It's not an AI issue. It's that in 4 years of a CS degree, CS students never touch a single kubectl command or barely build one functional web application in one software engineering related course. It's the failure of CS programs that is causing job market issues for college graduates.
It's just that when money was easy, companies could pay for training interns and recent grads things they should have learned in school. Now money is tight, so we see these job market problems. I am hopeful that colleges will adapt their curriculums based on the changing job market.
> It's the failure of CS programs that is causing job market issues for college graduates.
Definitely not. These failures have existed for decades. But it ultimately doesn't matter. You have the capacity to learn or you don't. CS programs are a waste of time, sure, but they have nothing to do with the job market.
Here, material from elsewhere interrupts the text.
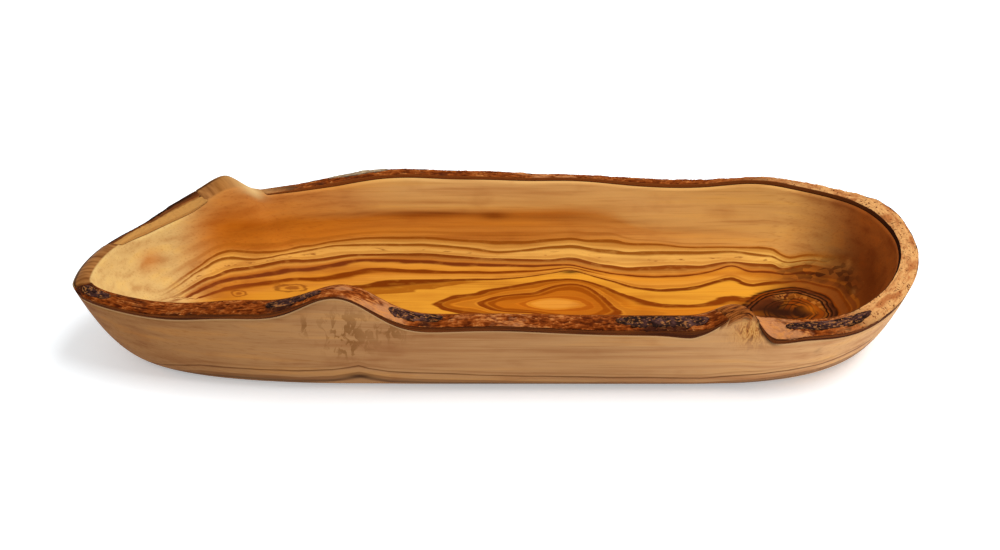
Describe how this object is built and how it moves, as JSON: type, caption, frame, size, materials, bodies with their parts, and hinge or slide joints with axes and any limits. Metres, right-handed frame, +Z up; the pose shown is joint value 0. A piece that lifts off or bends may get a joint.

I'd go so far as to say your comment is a perfect example of the problem. "kubectl" doesn't mean jack shit to being a good engineer. It's a technology we will use for a few years and then move onto something else.
Absolutely nobody is cutting junior positions because they don't know "kubectl"
The problem is developers are now DevOps, QA, PMs, Customer Support, and everything else.
CS programs teach fundamentals, though not necessarily the most popular tools in the industry. Those skills help regardless of whatever specific tools you end up using. I don’t think it’s a waste of time.
> The problem is developers are now DevOps, QA, PMs, Customer Support, and everything else.
As long as the hour expectations are reasonable I actually like this. This teaches you so many more skills than being pigeon-holed into software engineering. Granted, I like the idea of one day founding a business so I may need to be able to do all of these rolls some day.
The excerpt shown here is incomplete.